Every Plank denizen should take a brief detour to the Stump, where Noam's done a fantastic Deep Blue on the next moves in the Republican race. But Noam, when you write that "with his war chest, Romney should be able to sneak into the top two in Florida," I'm not sure that's right—Romney's war chest didn't get him anywhere near the top two here. And I wonder if you underestimate Huckabee's resilience going forward to February 5. Huckabee leads Romney in national polls, and it's not a Hillary-esque name-recognition thing, since Huckabee has no more claim to name recognition than Romney does. What fuels Huck's national numbers? His brilliant manipulation of free media, from Leno to Joe Scarborough to the negative-ad stunt we all panned (and thereby hyped) in Iowa.

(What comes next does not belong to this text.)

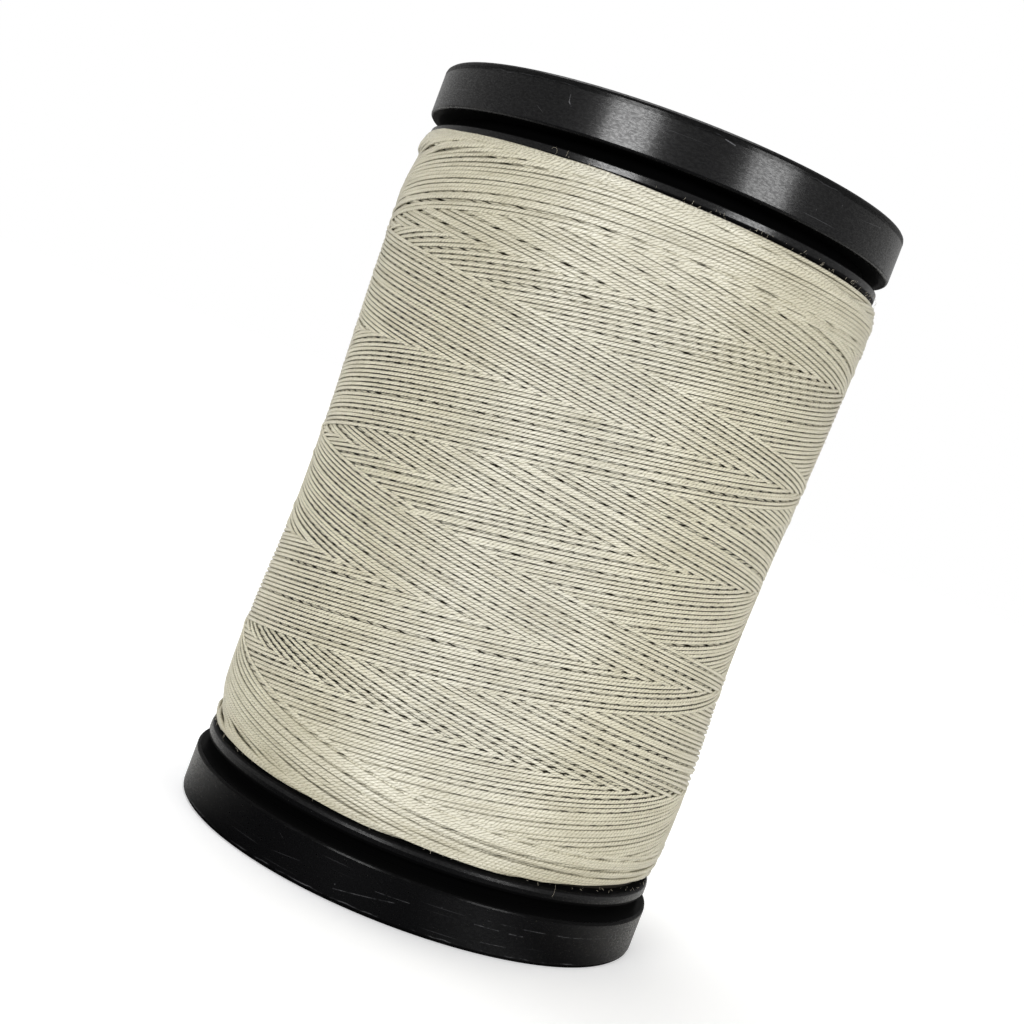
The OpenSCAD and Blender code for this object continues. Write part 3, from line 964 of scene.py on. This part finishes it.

Every morning, I suspect a number of us wake up and think to ourselves, "Is today the day the presidential candidate who fried squirrels in a popcorn popper's fifteen minutes are up?" But Huckabee is no rube. As I've tracked him, I've been impressed with his political skills – not just as a communicator but as a strategist. Take his campaign event yesterday evening in Lexington, where he appeared at the grand opening of the Lexington County Republican Party's new headquarters in a former mortgage company's office in a strip mall.

Deep Blue would have told Huckabee to skip this one. As a rule, you can gauge the strength of a presidential candidate by how much the local party hacks peopling his events feel he is doing them a favor. A serious national candidate never wants to be doing local hacks favors – it should be the other way around. But Lexington Republican Party Chairman Katrina Shealy, a cheery blonde who looks uncannily like Newt Gingrich's third wife, is dismayingly grateful that Huckabee's agreed to grace her li'l old grand opening. "We wanted to do [the opening] before the primary, so we would get more attention," she chirps. Great big strips of plywood along the office's walls still aren't painted, and the sign for the mortgage company still hangs on the front. "Huckabee was the only one who would come when we wanted to do it. The others were too busy."

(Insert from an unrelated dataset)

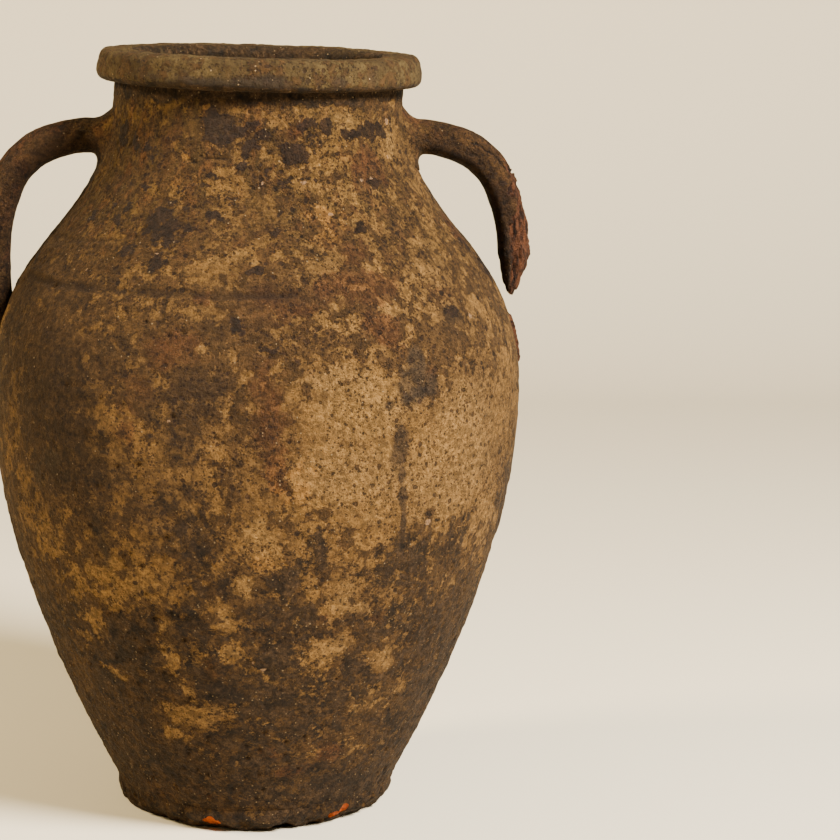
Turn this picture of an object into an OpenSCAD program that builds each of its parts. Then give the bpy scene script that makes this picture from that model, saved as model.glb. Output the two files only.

Word travels around the room that Huckabee is running late. I will him not to show up at all. Events like this are designed to strain a famous person's dignity, putting him on the level with a municipality's beloved dogcatcher. Standing with Jim Wellman, the portly treasurer of the county Republicans, our eyes wander over to a twirl of fat, satiny red ribbon and a giant pair of scissors lying on the hors d'oeuvres table. Is Huckabee going to cut the ribbon for the new headquarters? I ask. "Now, that is gonna be a problem," Wellman whispers, tweaking the Yale Club-style blue blazer that he's wrapped around his red sweater-vest. "You see …the mayor brought the scissors." Uh-oh …

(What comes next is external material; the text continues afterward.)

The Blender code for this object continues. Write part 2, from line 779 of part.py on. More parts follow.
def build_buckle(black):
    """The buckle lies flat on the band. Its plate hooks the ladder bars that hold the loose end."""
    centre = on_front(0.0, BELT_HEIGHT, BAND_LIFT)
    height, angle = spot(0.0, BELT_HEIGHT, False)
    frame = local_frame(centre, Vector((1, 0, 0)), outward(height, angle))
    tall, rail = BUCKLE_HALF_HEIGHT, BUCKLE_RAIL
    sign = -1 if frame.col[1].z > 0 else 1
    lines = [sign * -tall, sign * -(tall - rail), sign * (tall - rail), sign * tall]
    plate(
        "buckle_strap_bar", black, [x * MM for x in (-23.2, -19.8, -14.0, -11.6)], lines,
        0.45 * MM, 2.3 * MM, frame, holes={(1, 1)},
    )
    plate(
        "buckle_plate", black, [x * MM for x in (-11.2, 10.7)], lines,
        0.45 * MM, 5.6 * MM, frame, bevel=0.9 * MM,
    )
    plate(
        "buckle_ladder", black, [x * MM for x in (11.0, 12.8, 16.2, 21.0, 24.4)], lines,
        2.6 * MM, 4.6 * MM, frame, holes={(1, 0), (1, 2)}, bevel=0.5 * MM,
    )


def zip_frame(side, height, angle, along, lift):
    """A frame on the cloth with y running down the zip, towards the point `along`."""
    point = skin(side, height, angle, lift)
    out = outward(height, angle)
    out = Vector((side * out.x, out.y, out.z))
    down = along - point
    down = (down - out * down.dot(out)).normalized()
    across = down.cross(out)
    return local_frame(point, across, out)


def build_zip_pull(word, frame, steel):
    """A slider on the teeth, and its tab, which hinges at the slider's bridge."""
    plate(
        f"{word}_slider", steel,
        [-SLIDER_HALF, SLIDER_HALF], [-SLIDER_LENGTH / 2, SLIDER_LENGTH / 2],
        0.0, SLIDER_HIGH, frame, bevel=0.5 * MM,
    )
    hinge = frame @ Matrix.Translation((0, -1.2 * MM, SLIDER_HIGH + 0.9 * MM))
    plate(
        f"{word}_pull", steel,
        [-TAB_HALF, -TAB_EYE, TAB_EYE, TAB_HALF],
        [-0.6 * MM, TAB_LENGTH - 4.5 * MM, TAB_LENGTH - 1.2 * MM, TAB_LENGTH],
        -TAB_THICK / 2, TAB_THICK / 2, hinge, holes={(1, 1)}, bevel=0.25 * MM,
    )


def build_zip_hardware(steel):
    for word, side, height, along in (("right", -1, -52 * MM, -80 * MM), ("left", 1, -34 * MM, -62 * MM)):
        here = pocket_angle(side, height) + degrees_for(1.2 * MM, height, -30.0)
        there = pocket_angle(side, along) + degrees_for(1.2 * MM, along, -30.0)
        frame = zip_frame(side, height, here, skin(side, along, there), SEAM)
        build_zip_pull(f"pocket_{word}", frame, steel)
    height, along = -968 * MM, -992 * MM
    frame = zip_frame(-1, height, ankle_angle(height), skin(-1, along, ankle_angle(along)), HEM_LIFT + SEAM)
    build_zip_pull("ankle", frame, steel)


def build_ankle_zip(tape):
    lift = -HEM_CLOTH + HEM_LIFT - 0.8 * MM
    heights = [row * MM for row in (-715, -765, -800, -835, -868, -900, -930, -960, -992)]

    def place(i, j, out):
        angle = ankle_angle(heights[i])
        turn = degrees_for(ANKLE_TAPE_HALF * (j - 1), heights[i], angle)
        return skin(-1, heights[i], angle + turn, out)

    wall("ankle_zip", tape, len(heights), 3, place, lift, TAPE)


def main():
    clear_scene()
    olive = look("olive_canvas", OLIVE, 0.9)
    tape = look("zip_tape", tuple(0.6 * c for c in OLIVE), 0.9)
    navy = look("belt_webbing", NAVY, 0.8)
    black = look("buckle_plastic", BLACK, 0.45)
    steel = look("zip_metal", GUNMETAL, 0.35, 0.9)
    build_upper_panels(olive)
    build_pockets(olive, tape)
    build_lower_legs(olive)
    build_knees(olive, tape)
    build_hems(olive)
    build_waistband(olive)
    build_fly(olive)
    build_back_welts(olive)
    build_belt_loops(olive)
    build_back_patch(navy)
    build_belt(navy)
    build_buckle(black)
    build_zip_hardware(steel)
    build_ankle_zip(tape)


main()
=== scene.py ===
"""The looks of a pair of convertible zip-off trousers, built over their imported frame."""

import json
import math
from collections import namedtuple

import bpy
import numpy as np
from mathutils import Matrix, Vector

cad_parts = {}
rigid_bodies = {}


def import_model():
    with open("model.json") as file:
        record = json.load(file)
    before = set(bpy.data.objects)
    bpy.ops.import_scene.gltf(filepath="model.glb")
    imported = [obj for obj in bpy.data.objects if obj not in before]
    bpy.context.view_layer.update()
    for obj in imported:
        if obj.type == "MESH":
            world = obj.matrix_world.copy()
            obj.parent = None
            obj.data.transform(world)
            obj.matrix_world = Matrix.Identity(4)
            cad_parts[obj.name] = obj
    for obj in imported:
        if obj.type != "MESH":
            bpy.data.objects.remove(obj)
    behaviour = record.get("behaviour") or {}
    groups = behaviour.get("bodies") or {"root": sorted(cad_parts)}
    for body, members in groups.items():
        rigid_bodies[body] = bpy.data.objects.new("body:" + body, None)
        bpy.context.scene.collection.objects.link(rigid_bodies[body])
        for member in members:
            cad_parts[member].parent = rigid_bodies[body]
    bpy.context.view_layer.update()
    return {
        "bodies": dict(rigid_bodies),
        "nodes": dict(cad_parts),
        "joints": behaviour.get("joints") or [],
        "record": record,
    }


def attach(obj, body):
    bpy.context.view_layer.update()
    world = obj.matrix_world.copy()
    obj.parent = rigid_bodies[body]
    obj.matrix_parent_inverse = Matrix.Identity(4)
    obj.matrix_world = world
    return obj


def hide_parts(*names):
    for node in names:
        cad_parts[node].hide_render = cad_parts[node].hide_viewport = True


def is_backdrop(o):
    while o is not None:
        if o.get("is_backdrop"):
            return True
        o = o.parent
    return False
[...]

And indeed, after Huckabee shows up and arranges himself in a line with the local officials, there is a Moment:

Shealy (eagerly): "You wanna hold it [the scissors]?"
Huckabee: Uh—
Lexington Mayor Randy Halfacre: (noises of protest)
Huckabee: I'll just put my hand on it. 


After Shealy, Mayor Halfacre and Huckabee awkwardly cut the ribbon together, Huckabee stands there like a potted plant while the others pass tribute gifts back and forth to each other across his body—a plaque, a framed flag that flew over South Carolina's Capitol from state party chair Katon Dawson. As I watch him, I'm thinking: What the hell did he skip for this?

But it turns out the ribbon-cutting is targeted. By some calculations, Lexington is the most Republican county in the state. "In town, we used to vote in an old armory," recalls Wellman. "There were fifteen Republican voting machines, and then allllll the way over there, one leetle Democratic machine."

This is no ordinary favor—Huckabee's just made a lot of honchos in the state's conservative stronghold feel very good. ("I've done a lot of ribbon cutting, but never with the potential next president of the United States!" chortles Mayor Halfacre.) After the public event, Huck ducks into a back room with the Lexington big machers and shuts the door, presumably to seal the deal.

The Lexington County Republican Party grand opening represents a distinct strategy of Huckabee's: Show up to events that have already been planned instead of setting up your own. Not only is it cheaper, but it can be much more efficient, too. The pastors' conference earlier this week was just such an event—it let him choose to speak to a pre-selected, near-perfect audience. Compare these Huck appearances with Romney's Wednesday rally at USC. Romney had to rent the space, gin up the U2-style stage, do security and crowd control and sound—all for an audience that was probably half made up of non-voting students who had wandered over from the adjoining dining hall just to see somebody famous.